St. John's health managers were more worried about lawsuits than ethics over flawed cancer tests, a lawyer says.

St. John's health managers appear to have been far more worried about being sued over flawed cancer tests than the ethics of informing patients, a lawyer says.

Ches Crosbie: 'This was primarily an ethics issue.' ((CBC))

Testimony at the judicial inquiry into flawed hormone receptor tests at Eastern Health has focused on deepening concerns that senior executives had in 2005, as they became aware of problems with their pathology lab.

In a note, former chief executive officer George Tilley described the problem as "explosive," although that view was not communicated at the time to the authority's board, the inquiry was told.

But the inquiry was told Wednesday that Eastern Health executives were in a tug of war for months in 2005 about what to do.

Among other things, then health minister John Ottenheimer pressured Tilley to take the issue public in July 2005.

Patients were not told, though, until October 2005. By that point, the inquiry was told, lawyer Daniel Boone advised not sending a letter to patients about retested lab results, as it could increase Eastern Health's exposure to liability.

Ches Crosbie, the lead lawyer in a class action lawsuit that was certified last year by Newfoundland Supreme Court, reacted strongly to the revelations about the delay in informing patients about problems with the lab.

"There's input from people in communications, input from lawyers, insurance companies — what about ethics?" he said.

"This was primarily an ethics issue," said Crosbie, adding that a director of ethics did not become involved in the issue for another year.

Eastern Health first disclosed problems with hormone receptor tests in the fall of 2005, when Mount Sinai Hospital in Toronto was engaged to retest hundreds of samples.

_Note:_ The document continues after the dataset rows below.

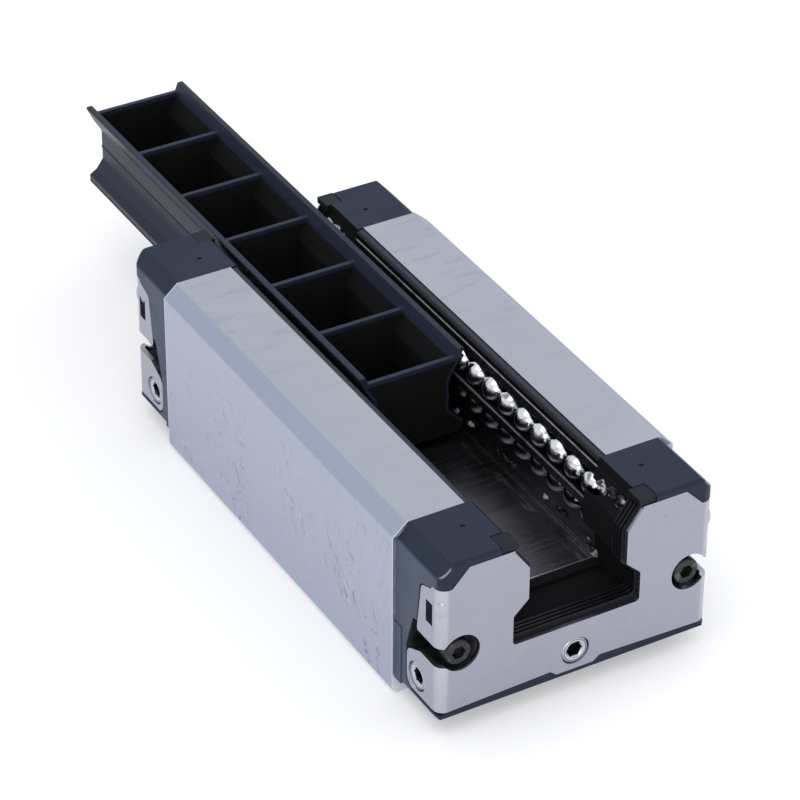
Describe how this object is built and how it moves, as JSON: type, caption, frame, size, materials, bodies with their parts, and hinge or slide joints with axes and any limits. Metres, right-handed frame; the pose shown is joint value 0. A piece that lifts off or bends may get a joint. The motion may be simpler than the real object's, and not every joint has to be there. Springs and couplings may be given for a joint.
{
  "type": "linear guide carriage",
  "caption": "Narrow profiled-rail carriage, rail side up: steel body, ball rows, black end caps with wrap-round steel plates, and a plastic mounting arbor drawn part-way out.",
  "frame": {"origin": "centre of the mounting face, midway between its four threads", "axes": "+X across the block, +Y along the rail towards the end where the arbor stands out, +Z from the mounting face to the open rail side"},
  "size_m": [0.06, 0.1794, 0.0384],
  "materials": {
    "bearing_steel": "ground, fine cross grain",
    "hardened_steel": "ground raceway steel, oiled",
    "ball_steel": "polished bearing balls",
    "stainless_sheet": "rolled stainless sheet, satin",
    "cap_plastic": "moulded black, fine texture",
    "black_plastic": "moulded black, greased",
    "seal_rubber": "black, smooth",
    "arbor_plastic": "moulded black, satin",
    "black_oxide_screw": "black oxide, oiled",
    "bright_screw": "bright zinc or stainless"
  },
  "bodies": {
    "carriage": {"runner_body": "bearing_steel", "raceway_upper_left": "hardened_steel", "raceway_lower_left": "hardened_steel", "raceway_upper_right": "hardened_steel", "raceway_lower_right": "hardened_steel", "ball_loop_upper_left": "ball_steel", "ball_loop_lower_left": "ball_steel", "ball_loop_upper_right": "ball_steel", "ball_loop_lower_right": "ball_steel", "return_tube_upper_left": "black_plastic", "return_tube_lower_left": "black_plastic", "return_tube_upper_right": "black_plastic", "return_tube_lower_right": "black_plastic", "ball_strip_upper_left": "black_plastic", "ball_strip_middle_left": "black_plastic", "ball_strip_lower_left": "black_plastic", "ball_strip_upper_right": "black_plastic", "ball_strip_middle_right": "black_plastic", "ball_strip_lower_right": "black_plastic", "side_seal_left": "seal_rubber", "side_seal_right": "seal_rubber", "deflector_front": "cap_plastic", "deflector_rear": "cap_plastic", "end_cap_front": "cap_plastic", "end_cap_rear": "cap_plastic", "end_seal_front": "seal_rubber", "end_seal_rear": "seal_rubber", "threaded_plate_front": "stainless_sheet", "threaded_plate_rear": "stainless_sheet", "flange_screws_front": "black_oxide_screw", "flange_screws_rear": "black_oxide_screw", "port_screws_front": "bright_screw", "port_screws_rear": "bright_screw"},
    "arbor": {"mounting_arbor": "arbor_plastic"}
  },
  "joints": [
    {"name": "arbor_slide", "type": "slide", "parent": "carriage", "child": "arbor", "axis": [0, 1, 0], "range_m": [-0.0591, 0.062]}
  ]
}
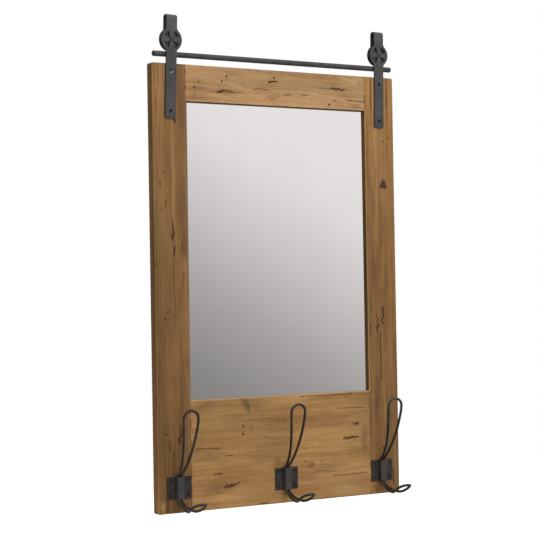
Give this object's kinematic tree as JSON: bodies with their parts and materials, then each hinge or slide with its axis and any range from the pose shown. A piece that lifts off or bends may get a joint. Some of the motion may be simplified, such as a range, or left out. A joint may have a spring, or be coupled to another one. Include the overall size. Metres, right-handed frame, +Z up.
{
  "type": "mirror with hooks",
  "caption": "Wall mirror in a plain wooden frame, with barn-door style strap hangers, wheels and a rod above it and wire coat hooks along its lower edge.",
  "frame": {"origin": "on the wall plane, at the frame's mid width, level with the hang points of the two keyholes, which is the middle of the top rail's height", "axes": "+Z up, +Y into the wall (the mirror faces -Y), +X to the right of someone who looks into the mirror"},
  "size_m": [0.61, 0.1132, 1.0159],
  "materials": {
    "wood": "matt, worn, with an open grain",
    "dowel_wood": "raw",
    "hardboard": "smooth pressed board",
    "mirror": "polished",
    "dark_metal": "satin powder coat on steel",
    "zinc_steel": "zinc plated"
  },
  "bodies": {
    "frame": {"left_stile": "wood", "right_stile": "wood", "top_rail": "wood", "bottom_rail": "wood", "frame_dowels": "dowel_wood", "mirror_glass": "mirror", "back_panel": "hardboard", "back_panel_screws": "zinc_steel", "left_hanger": "dark_metal", "right_hanger": "dark_metal", "left_hanger_screws": "dark_metal", "right_hanger_screws": "dark_metal", "left_axle": "dark_metal", "right_axle": "dark_metal", "rail_rod": "dark_metal", "rod_welds": "dark_metal", "left_hook_plate": "dark_metal", "middle_hook_plate": "dark_metal", "right_hook_plate": "dark_metal", "left_hook_wire": "dark_metal", "middle_hook_wire": "dark_metal", "right_hook_wire": "dark_metal", "left_hook_screws": "dark_metal", "middle_hook_screws": "dark_metal", "right_hook_screws": "dark_metal", "left_keyhole_plate": "zinc_steel", "right_keyhole_plate": "zinc_steel", "keyhole_plate_screws": "zinc_steel"},
    "left_wheel_body": {"left_wheel": "dark_metal"},
    "right_wheel_body": {"right_wheel": "dark_metal"}
  },
  "joints": [
    {"name": "left_wheel_spin", "type": "hinge", "parent": "frame", "child": "left_wheel_body", "pos_m": [-0.258, -0.0145, 0.086], "axis": [0, 1, 0], "continuous": true},
    {"name": "right_wheel_spin", "type": "hinge", "parent": "frame", "child": "right_wheel_body", "pos_m": [0.266, -0.0145, 0.086], "axis": [0, 1, 0], "continuous": true}
  ]
}
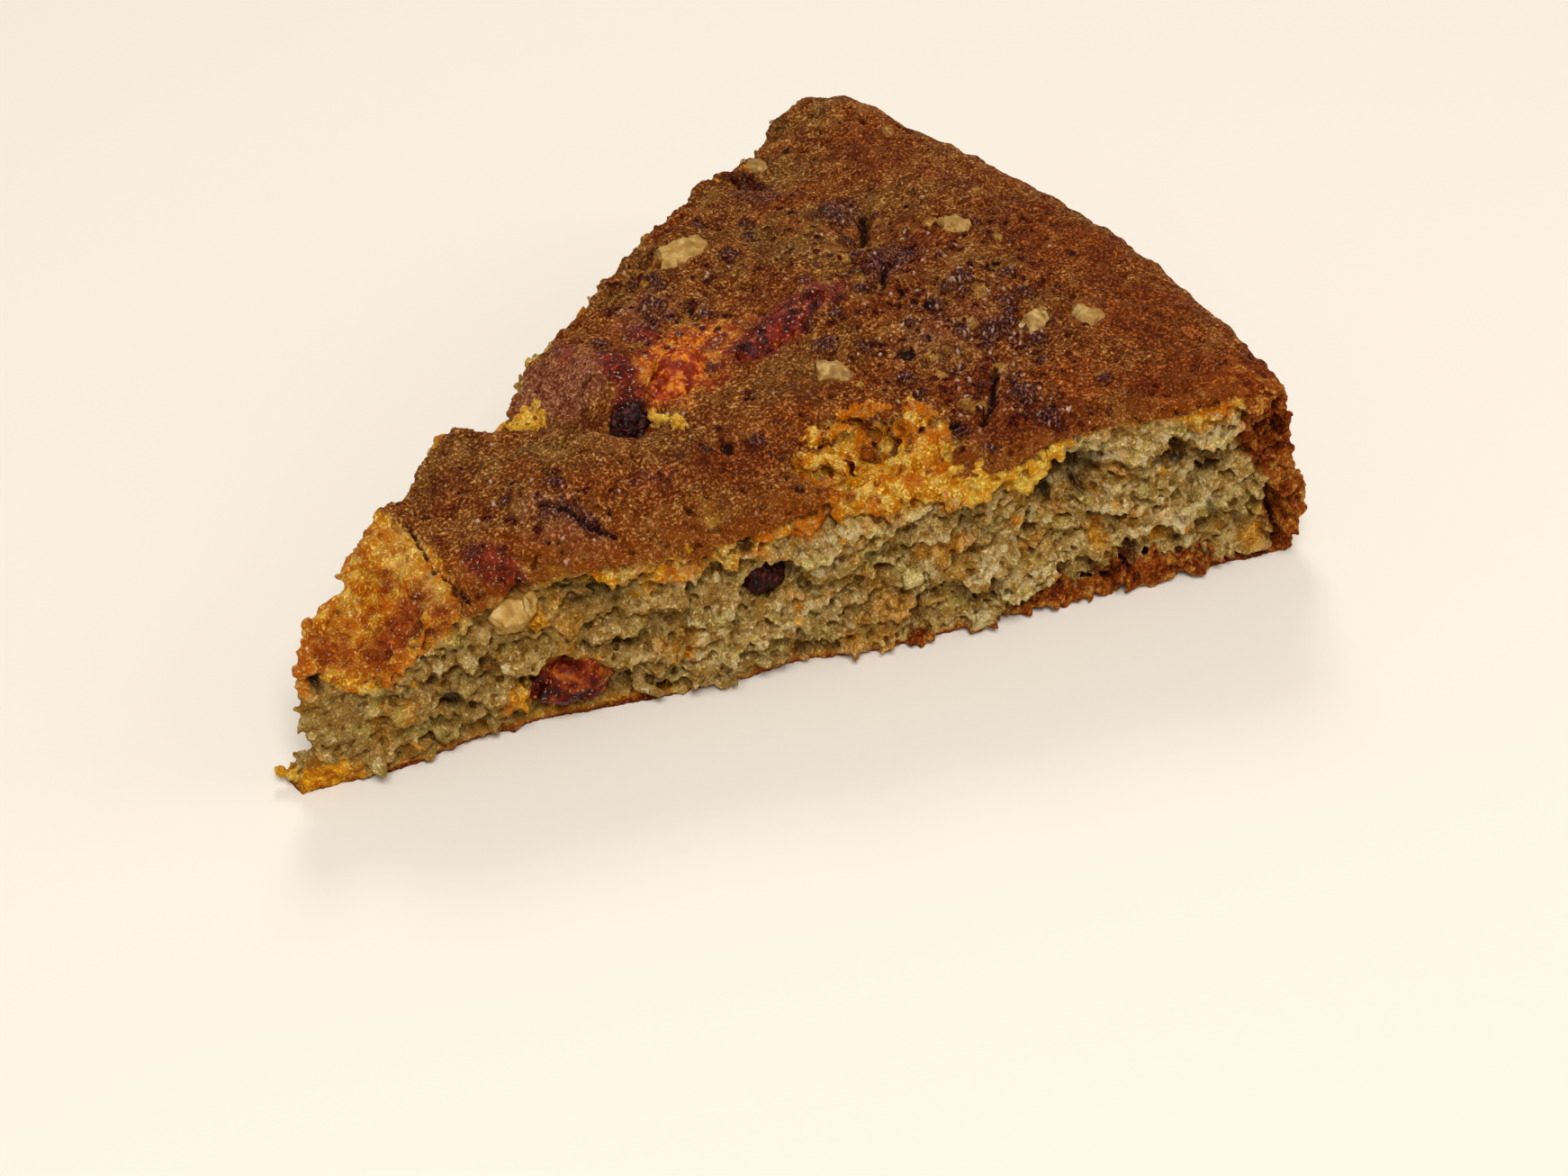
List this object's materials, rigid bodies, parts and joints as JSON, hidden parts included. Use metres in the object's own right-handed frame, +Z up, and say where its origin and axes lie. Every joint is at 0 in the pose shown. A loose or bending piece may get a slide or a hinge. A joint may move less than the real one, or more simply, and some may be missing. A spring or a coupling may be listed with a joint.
{
  "type": "carrot cake slice",
  "caption": "Wedge of plain carrot cake with a browned, uneven top crust, torn moist crumb on both cuts, chopped nuts and dried fruit, lying flat on its base.",
  "frame": {"origin": "middle of the slice's bounding box, on the surface it rests on", "axes": "+X along the middle of the wedge from the tip to the rim, +Y across it towards the far cut, +Z up"},
  "size_m": [0.1318, 0.0938, 0.0302],
  "materials": {
    "cake": "matte baked crust and moist open crumb",
    "nut": "satin",
    "raisin": "glossy, wrinkled",
    "fruit": "glossy, sticky"
  },
  "bodies": {
    "root": {"cake_slice": "cake", "nut_front_edge": "nut", "nut_sliver_back": "nut", "nut_chip_middle": "nut", "nut_chip_rim": "nut", "nut_chip_right": "nut", "nut_chip_back": "nut", "nut_chip_far": "nut", "raisin_top": "raisin", "raisin_cut": "raisin", "fruit_cut": "fruit", "fruit_top": "fruit", "fruit_strip_top": "fruit"}
  },
  "joints": []
}
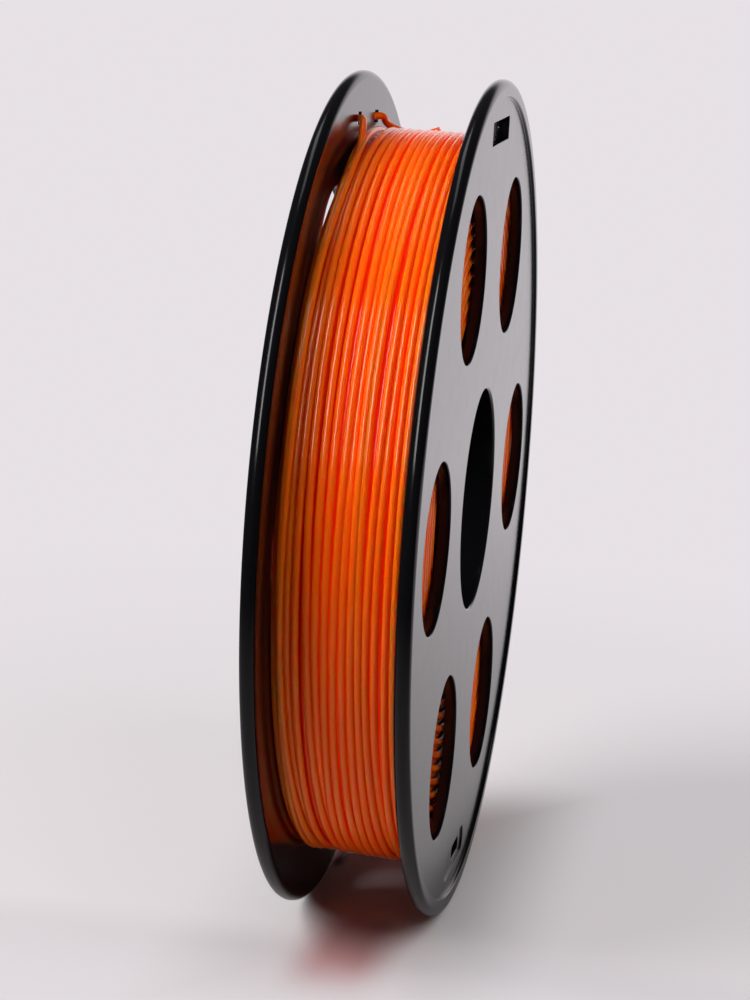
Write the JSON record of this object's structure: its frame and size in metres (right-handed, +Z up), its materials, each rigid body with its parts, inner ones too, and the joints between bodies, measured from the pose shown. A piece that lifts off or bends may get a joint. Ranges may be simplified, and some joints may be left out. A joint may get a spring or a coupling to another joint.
{
  "type": "filament spool",
  "caption": "Filament spool: glossy black flanges with round windows and a spindle bore, clipped to a hub drum, wound with orange strand whose end is threaded through a flange pocket.",
  "frame": {"origin": "on the bore's axis, midway between the two flanges", "axes": "+Z up as the spool stands on its two rims; Y along the bore, front flange at -Y and rear flange at +Y; +X to the right seen from the front flange's side"},
  "size_m": [0.2, 0.037, 0.2],
  "materials": {
    "flange_plastic": "polished injection moulding, near-black",
    "drum_plastic": "plain injection moulding, black",
    "strand": "smooth extruded strand, orange",
    "strand_shaded": "smooth extruded strand, orange, in the shade of the turns over it"
  },
  "bodies": {
    "root": {"front_flange": "flange_plastic", "rear_flange": "flange_plastic", "hub_drum": "drum_plastic", "strand_inner_end": "strand", "winding_core": "strand_shaded", "winding_outer_layer": "strand", "strand_outer_end": "strand"}
  },
  "joints": []
}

The scope, however, of the problem did not emerge until the spring of 2007, when documents filed in response to Crosbie's suit showed the problem was far worse than Eastern Health had publicly disclosed.

Kept out of loop, says Dawe

On Wednesday, Joan Dawe, the volunteer chair of Eastern Health, testified that she had been kept out of the loop for some time as Tilley and other executives grappled with troubles at the lab.

She received an e-mail from Tilley on July 20, 2005, regarding what he called "potentially a major clinical issue." The day before, however, Tilley made handwritten notes in which he used the words "explosive" and "the sooner the better."

In the e-mail to Dawe, Tilley wrote that there was no need to go public with the issue "until I know the size and shape of it."

Asked by inquiry counsel Bern Coffey if she would like to have been told at that time that Tilley "saw this as an explosive issue," Dawe replied, "Absolutely."

Dawe, who testified for six hours on Wednesday, said, "I'm disappointed," when asked to respond to the delay in learning about the seriousness of the lab's problems.

Working on a plan

Documents tabled at the inquiry, though, show that communications staff at Eastern Health had begun working on a plan to inform the public about the tests. A draft news release was written in July — before Tilley informed Dawe — but was not released.

Instead, Eastern Health did not begin giving media interviews on the subject until October 2005, when advertisements were also placed in local media.

Dawe had opened her testimony by apologizing on behalf of Eastern Health over mistakes at the pathology lab.

The inquiry is examining how the lab came to produce hundreds of inaccurate results in its pathology lab between 1997 and 2005. The inquiry's mandate is not to assign blame, but to determine facts.

Tilley, who resigned under a cloud in July 2007, has not yet testified at the inquiry, but is expected to do so.

Dawe was expected to continue her testimony on Thursday.